Los vecinos entraban y salían, lo mismo los primos, los tíos, los abuelos, la casa era una romería y siempre que llegaban yo era la atracción, “aquí está el francés, ¿será que sí se baña?, pero no huele tan feo” escuché decir cuando hablaban de mi pensando que no entendía español.
Pero la verdadera fiesta empezó a las 10 de la noche, trajeron una tambora para que la conociera y todos nos pusimos a bailar, lógico las risas no se hicieron esperar por mis cadenciosos movimientos, varias mujeres se dispusieron a enseñarme y los muchachos, claro, no vieron esto con buenos ojos. Así que desistí de bailar.
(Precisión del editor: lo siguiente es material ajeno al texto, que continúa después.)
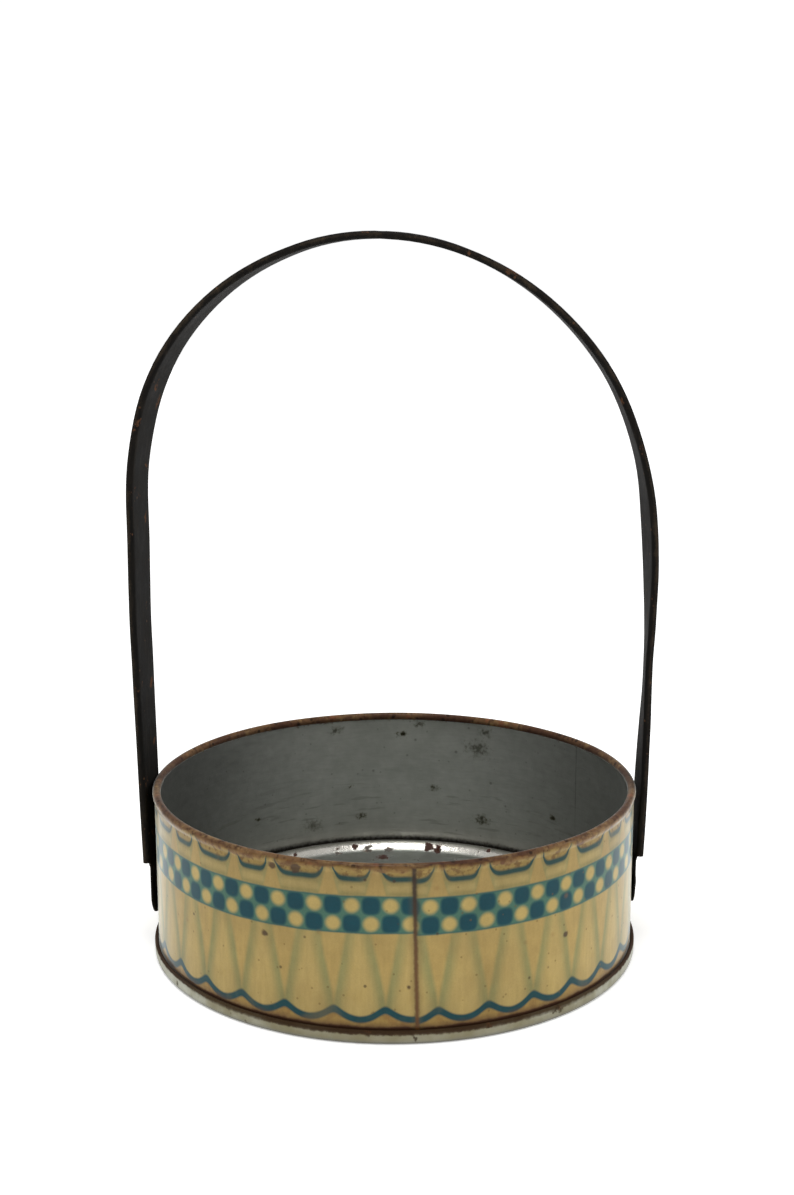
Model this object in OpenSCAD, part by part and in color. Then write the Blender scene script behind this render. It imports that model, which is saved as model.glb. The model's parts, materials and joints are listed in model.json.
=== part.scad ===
// Round tinplate basket: a printed wall with a curled rim, a double-seamed base and a folded strap handle.
// Millimetres, +Z up. The origin is the middle of the ring that the basket stands on.
// The X axis runs through the two rivets, and the handle swings about them.

/* [Wall] */
// Outer radius of the upright wall
wall_r = 53.6; // [44:0.1:66]
// Height from the table to the top of the curled rim
wall_h = 38; // [30:0.5:60]
// Thickness of the tinplate in the wall and the base
tin_t = 0.28; // [0.22:0.01:0.34]
// Diameter of the hollow curl along the rim
rim_d = 1.8; // [1.5:0.1:2.6]
// How far the curl stands out past the wall
rim_proud = 0.4; // [0.1:0.05:0.6]
// How far round its circle the curl is rolled, in degrees
rim_curl = 255; // [180:5:260]

/* [Side seam] */
// Where the side seam is, in degrees from the -Y side towards +X
seam_at = 4.5; // [-60:0.5:60]
// Width of the flattened fold inside the wall
seam_w = 3.6; // [2.5:0.1:6]
// Layers of tinplate that the fold adds to the wall
seam_layers = 3; // [1:1:3]

/* [Base] */
// Height of the double seam that the basket stands on
foot_h = 2.9; // [2.4:0.1:4]
// Height of the flat panel's middle plane above the table
panel_z = 2.75; // [1.6:0.05:4]
// Rise of the stiffening bead above the panel
bead_rise = 1.2; // [0.5:0.1:2]
// Width of the bead's slope on its inner side
bead_slope_w = 3.4; // [2:0.1:6]
// Width of the bead's shoulder, from its crest to the wall
bead_shoulder_w = 3.2; // [2:0.1:6]
// Depth of the flat worn on the ring that the basket stands on
foot_flat = 0.04; // [0.02:0.01:0.1]

/* [Handle] */
// Height from the table to the top of the handle
handle_h = 159.2; // [130:0.5:200]
// Width of the folded strap
strap_w = 11.5; // [9:0.1:14]
// Thickness of the folded strap over both layers
strap_fold_t = 1.6; // [1.2:0.1:2.4]
// Thickness of the sheet that the strap is folded from
strap_t = 0.35; // [0.25:0.01:0.45]
// Gap between the two folded lips on the outer side
lip_gap = 3; // [1.5:0.1:5]
// Outward lean of each leg, in degrees
leg_lean = 1.5; // [0.5:0.1:3]
// Height of the pivot above the table
pivot_z = 13.5; // [12:0.1:18]
// Distance from the pivot up to the square-cut end of the folds
fold_start = 7; // [4.6:0.1:8]
// Width of the flat tab at each end of the strap
tab_w = 10; // [8:0.1:11]
// Distance from the pivot down to the tab's rounded end
tab_drop = 6; // [5.6:0.1:7]
// Length of the offset bend between tab and strap
joggle_h = 1.4; // [1:0.1:2]

/* [Rivets] */
// Diameter of the rivet's shank
shank_d = 2.5; // [2:0.1:3]
// Diameter of the domed head outside
head_d = 5; // [4:0.1:6]
// Height of the domed head
head_h = 0.7; // [0.5:0.1:1.2]
// Diameter of the clinched end inside the wall
clinch_d = 4; // [3.4:0.1:5]
// Height of the clinched end
clinch_h = 0.8; // [0.5:0.1:1.2]

/* [Fits] */
// Gap left between pressed layers of tinplate
layer_gap = 0.02; // [0.01:0.01:0.04]
// Gap between the wall and the tab that swings on it
tab_gap = 0.2; // [0.1:0.05:0.4]
// Least gap between the strap and the rim
strap_gap = 0.2; // [0.15:0.05:0.5]
// Radial clearance of the tab's hole on the shank
pivot_fit = 0.05; // [0.02:0.01:0.08]
// Radial clearance of the wall's hole on the shank
rivet_fit = 0.02; // [0.01:0.01:0.04]
// Gap under the rivet's head and under its clinched end
head_gap = 0.05; // [0.03:0.01:0.1]

/* [Hidden] */

// Segments on a round: any number above 12 gives a true curve
round_fn = 96;
// Degrees turned between points along a folded sheet
bend_step = 15;
// Overlap that joins two shapes of one sheet
joint_lap = 1.5;
// How far inside the strap's web the tab's tongue runs
tongue_inset = 0.04;

// The double seam: five layers of sheet side by side, folded about one middle line.
// From the inside out they are base, wall, base hook, wall hook and base again.
layer_pitch = tin_t + layer_gap;
wall_mid_r = wall_r - tin_t / 2;
fold_r = wall_mid_r + layer_pitch;
foot_turn_r = 2 * layer_pitch;
foot_turn_z = foot_turn_r + tin_t / 2 - foot_flat;
foot_top_z = foot_h - layer_pitch - tin_t / 2;
base_side_r = fold_r - foot_turn_r;
hook_clear = 0.3;

// The curled rim
curl_mid_r = rim_d / 2 - tin_t / 2;
curl_r = wall_r + rim_proud - rim_d / 2;
curl_z = wall_h - rim_d / 2;
rim_step_h = 1.3;
rim_r = wall_r + rim_proud;

// The base's stiffening bead
bead_crest_r = base_side_r - bead_shoulder_w;
bead_crest_z = panel_z + bead_rise;
shoulder_foot_z = (foot_turn_z + panel_z) / 2;

// The side seam's fold stops short of the base and the rim, where it is pressed to a plain lap
fold_above_bead = 1;
fold_below_rim = 0.6;
seam_low = bead_crest_z + fold_above_bead;
seam_high = curl_z - rim_step_h - fold_below_rim;

// The handle: two leaning legs that run on into one arch
fold_z = pivot_z + fold_start;
tab_in = wall_r + tab_gap;
strap_in = rim_r + strap_gap;
arch_in = (strap_in + tan(leg_lean) * (handle_h - strap_fold_t - fold_z))
    / (cos(leg_lean) + tan(leg_lean) * (1 + sin(leg_lean)));
arch_z = handle_h - strap_fold_t - arch_in;
leg_l = (arch_z - arch_in * sin(leg_lean) - fold_z) / cos(leg_lean);

// The rivets
clinch_at = sqrt(pow(wall_r - tin_t, 2) - pow(clinch_d / 2, 2)) - head_gap;
head_at = tab_in + strap_t + head_gap;

// Points along an arc, from one angle to another
function bend(centre, r, from, to) =
    let (n = ceil(abs(to - from) / bend_step))
    [for (i = [0:n]) let (a = from + (to - from) * i / n) centre + r * [cos(a), sin(a)]];

// A vector at length 1, and a vector turned a quarter of the way round
function unit(v) = v / norm(v);
function turned(v) = [-v.y, v.x];

// The side that a path turns to at point i, as the vector that halves the corner, lengthened for a mitre
function mitre(p, i) =
    let (
        last = len(p) - 1,
        before = turned(unit(i == 0 ? p[1] - p[0] : p[i] - p[i - 1])),
        after = turned(unit(i == last ? p[last] - p[last - 1] : p[i + 1] - p[i])),
        half = unit(before + after)
    )
    half / (half * after);

// Outline of a sheet of thickness t that follows the path p along its middle
function sheet(p, t) = concat(
    [for (i = [0:len(p) - 1]) p[i] + mitre(p, i) * t / 2],
    [for (i = [len(p) - 1:-1:0]) p[i] - mitre(p, i) * t / 2]
);

// The wall's sheet in section, from its hook in the base seam up to the end of the rim's curl
function wall_path() = concat(
    [[fold_r + layer_pitch, foot_top_z - hook_clear]],
    bend([fold_r, foot_turn_z], layer_pitch, 0, -180),
    [for (i = [0:6])
        let (s = i / 6)
        [wall_mid_r + rim_proud * (1 - cos(180 * s)) / 2, curl_z - rim_step_h * (1 - s)]],
    bend([curl_r, curl_z], curl_mid_r, bend_step, rim_curl)
);

// The base's sheet in section, from the bead's inner foot out and round the wall's hook
function base_path() = concat(
    [[0, panel_z]],
    [for (i = [0:8])
        let (s = i / 8)
        [bead_crest_r - bead_slope_w * (1 - s), panel_z + bead_rise * (1 - cos(180 * s)) / 2]],
    [for (a = [15:15:90])
        [bead_crest_r + bead_shoulder_w * sin(a),
         shoulder_foot_z + (bead_crest_z - shoulder_foot_z) * cos(a)]],
    bend([fold_r, foot_turn_z], foot_turn_r, -180, 0),
    bend([fold_r + layer_pitch, foot_top_z], layer_pitch, 0, 180),
    [[fold_r, foot_turn_z + hook_clear]]
);

// A rivet's domed end, flat side down on z = 0
module dome(d, h) {
    ball_r = (pow(d / 2, 2) + h * h) / (2 * h);
    intersection() {
        translate([0, 0, h - ball_r]) sphere(r = ball_r, $fn = round_fn);
        translate([-d, -d, 0]) cube([2 * d, 2 * d, 2 * h]);
    }
}

// A round bar along the X axis at the height of the pivot, long enough to pass through both sides
module pivot_bore(r) {
    translate([0, 0, pivot_z]) rotate([0, 90, 0])
        cylinder(h = 4 * wall_r, r = r, center = true, $fn = round_fn);
}

// The printed wall: one sheet with its rim curl and its half of the base seam
module body_wall() {
    color("#b39c62")
    difference() {
        union() {
            rotate_extrude($fn = round_fn) polygon(sheet(wall_path(), tin_t));
            side_seam();
        }
        pivot_bore(shank_d / 2 + rivet_fit);
    }
}

// The flattened fold of the side seam, standing inside the wall
module side_seam() {
    intersection() {
        rotate_extrude($fn = round_fn)
            translate([wall_r - tin_t * (1 + seam_layers), seam_low])
                square([tin_t * (seam_layers + 0.5), seam_high - seam_low]);
        rotate([0, 0, seam_at - 90])
            translate([wall_r / 2, -seam_w / 2, 0]) cube([wall_r, seam_w, wall_h]);
    }
}

// The stamped base: one sheet with its stiffening bead and its half of the base seam
module base_pan() {
    color("#a7a9a4")
    rotate_extrude($fn = round_fn)
        difference() {
            polygon(sheet(base_path(), tin_t));
            translate([0, -tin_t]) square([2 * wall_r, tin_t]);
        }
}

// A flat bar's section with fully round edges. The first length runs through its thickness.
module round_edged(thick, wide) {
    square([thick, wide - thick], center = true);
    for (side = [-1, 1])
        translate([0, side * (wide - thick) / 2]) circle(d = thick, $fn = round_fn);
}

// The strap in section: its web is on the inner side of the arch and its two lips meet across a gap outside
module strap_section() {
    translate([arch_in + strap_fold_t / 2, 0])
        difference() {
            round_edged(strap_fold_t, strap_w);
            round_edged(strap_fold_t - 2 * strap_t, strap_w - 2 * strap_t);
            translate([0, -lip_gap / 2]) square([strap_fold_t, lip_gap]);
        }
}

// One flat tab: the strap's web carried down past the end of the folds, offset to lie close to the wall
module tab() {
    low = pivot_z - tab_drop;
    tongue_x = strap_in + tongue_inset;
    tongue_t = strap_t - 2 * tongue_inset;
    lean = tan(leg_lean);
    intersection() {
        rotate([90, 0, 0])
            linear_extrude(height = 2 * tab_w, center = true)
                polygon([
                    [tab_in, low - 1],
                    [tab_in, fold_z - joggle_h],
                    [tongue_x, fold_z],
                    [tongue_x + lean * joint_lap, fold_z + joint_lap],
                    [tongue_x + tongue_t + lean * joint_lap, fold_z + joint_lap],
                    [tongue_x + tongue_t, fold_z],
                    [tab_in + strap_t, fold_z - joggle_h],
                    [tab_in + strap_t, low - 1]
                ]);
        translate([wall_r / 2, 0, 0]) rotate([90, 0, 90])
            linear_extrude(height = wall_r) {
                translate([0, low + tab_w / 2]) circle(d = tab_w, $fn = round_fn);
                translate([-tab_w / 2, low + tab_w / 2])
                    square([tab_w, fold_z + 2 * joint_lap - low - tab_w / 2]);
            }
    }
}

// One leg of the strap, from the arch down to the end of the folds, with its tab
module leg() {
    translate([0, 0, arch_z]) rotate([0, leg_lean, 0]) translate([0, 0, -leg_l])
        linear_extrude(height = leg_l) strap_section();
    tab();
}

// The handle: one folded strap, bent to an arch between two leaning legs
module handle_strap() {
    color("#26241f")
    difference() {
        union() {
            translate([0, 0, arch_z]) rotate([0, leg_lean, 0]) rotate([90, 0, 0])
                rotate_extrude(angle = 180 + 2 * leg_lean, $fn = round_fn) strap_section();
            leg();
            mirror([1, 0, 0]) leg();
        }
        pivot_bore(shank_d / 2 + pivot_fit);
    }
}

// One rivet, on the +X side: a domed head outside the tab and a clinched end inside the wall
module rivet() {
    color("#2c2a26")
    translate([0, 0, pivot_z]) rotate([0, 90, 0]) {
        translate([0, 0, head_at]) dome(head_d, head_h);
        translate([0, 0, clinch_at]) mirror([0, 0, 1]) dome(clinch_d, clinch_h);
        translate([0, 0, clinch_at - clinch_h / 2])
            cylinder(h = head_at - clinch_at + (clinch_h + head_h) / 2, d = shank_d, $fn = round_fn);
    }
}

module rivet_right() {
    rivet();
}

module rivet_left() {
    mirror([1, 0, 0]) rivet();
}

body_wall();
base_pan();
handle_strap();
rivet_left();
rivet_right();
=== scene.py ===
# A small round basket of printed tinplate, with a base seamed on and a tall handle of painted tin strap.
# The sections follow the way it is put together: the wall, the base seamed to it, the strap, the rivets.
# Lengths are in metres. The fixed frame gives the overall sizes, and each section gives its own details.
import json
import math

import bmesh
import bpy
import numpy as np
from mathutils import Matrix, Vector, noise


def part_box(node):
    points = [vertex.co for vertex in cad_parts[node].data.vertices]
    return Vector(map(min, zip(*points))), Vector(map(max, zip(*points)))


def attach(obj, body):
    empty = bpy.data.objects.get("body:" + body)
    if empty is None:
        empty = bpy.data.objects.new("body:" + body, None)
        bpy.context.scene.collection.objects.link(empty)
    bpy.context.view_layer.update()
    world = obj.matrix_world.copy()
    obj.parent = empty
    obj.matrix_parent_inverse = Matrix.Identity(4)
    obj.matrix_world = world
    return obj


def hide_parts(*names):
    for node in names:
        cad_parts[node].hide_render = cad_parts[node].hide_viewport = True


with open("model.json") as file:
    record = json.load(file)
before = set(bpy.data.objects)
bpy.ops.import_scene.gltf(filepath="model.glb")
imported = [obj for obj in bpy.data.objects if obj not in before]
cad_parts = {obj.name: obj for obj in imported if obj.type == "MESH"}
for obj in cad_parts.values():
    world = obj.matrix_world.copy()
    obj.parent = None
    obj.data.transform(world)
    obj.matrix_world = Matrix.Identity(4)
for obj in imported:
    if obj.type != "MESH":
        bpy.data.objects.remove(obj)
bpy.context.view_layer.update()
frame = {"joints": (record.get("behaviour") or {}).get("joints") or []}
mm = 0.001

# ----------------------------------------------------------------------------------------------------
# The printed wall
# One strip of tinplate, printed flat, then rolled to a ring. Its ends are hooked together and pressed flat
# in a side seam, its top edge is curled inward to a hollow bead, its foot is turned out and up as a hook.

tin = 0.28 * mm
layer = tin + 0.02 * mm
seam_turns = 4.4 / 360
wall_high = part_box("body_wall")[1]
rim_radius = wall_high.x
rim_proud = 0.4 * mm
bead_half = 0.9 * mm
wall_radius = rim_radius - rim_proud - tin / 2
curl_radius = bead_half - tin / 2
curl_centre = Vector((rim_radius - bead_half, wall_high.z - bead_half))
curl_start = 12
curl_end = 255
fold_radius = wall_radius + layer
turn_z = 2 * layer + tin / 2
wall_hook_top = 2.15 * mm


def arc(centre, radius, start, stop, step=15):
    """Points along an arc in a section, turned through the given degrees."""
    count = max(2, round(abs(stop - start) / step))
    turns = [math.radians(start + (stop - start) * i / count) for i in range(count + 1)]
    return [Vector((centre[0] + radius * math.cos(t), centre[1] + radius * math.sin(t))) for t in turns]


def line(start, stop, count):
    """Evenly spaced points from start towards stop, without the last one."""
    return [Vector(start).lerp(Vector(stop), i / count) for i in range(count)]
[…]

A las doce, comenzaron a sonar pitos y una canción viejísima, según me dijo uno de los muchachos de la casa, “esa canción la ponen desde cuando mi abuelito era un niño”. La señora Magola comenzó a servir, primero sopa, luego pavo, comí también hayacas que trajeron los vecinos y unos bollos blancos.
Me asustaron unos tiros que resultaron ser tiros al aire hechos por un policía que estaba borracho, pero con tan mala suerte o puntería que uno de los disparos pegó en un poste de la luz dejándonos sin energía en la cuadra. La rumba parecía terminar y yo estaba dispuesto a irme a dormir, pero mis amigos contactaron a otros amigos y todos nos fuimos a otra casa, unas cuadras adelante, donde la rumba y la luz estaban prendidas.
Más trago para el extranjero, más comida para el francés, era lo que siempre me ofrecían; debido al alcohol y a una morena que me gustó, continué bailando hasta el amanecer. Regresamos a la casa a las seis de la mañana y sin dormir un minuto, nos cambiamos y fuimos a una playa maravillosa, donde la música continúo lo mismo que las cervezas, pero no pude nadar, ni tomar más pues me quedé dormido debajo de un árbol hasta las cinco de la tarde cuando todos cansados y amanecidos decidimos regresar a la casa.
Ahora, después de varios años, para mí las navidades son una mezcla de añoranzas: de una parte, lo vivido en mi tierra natal, viendo caer la nieve y en medio de la formalidad de mi familia; y de otra, la “locura” el desenfreno interminable de la rumba navideña samaria.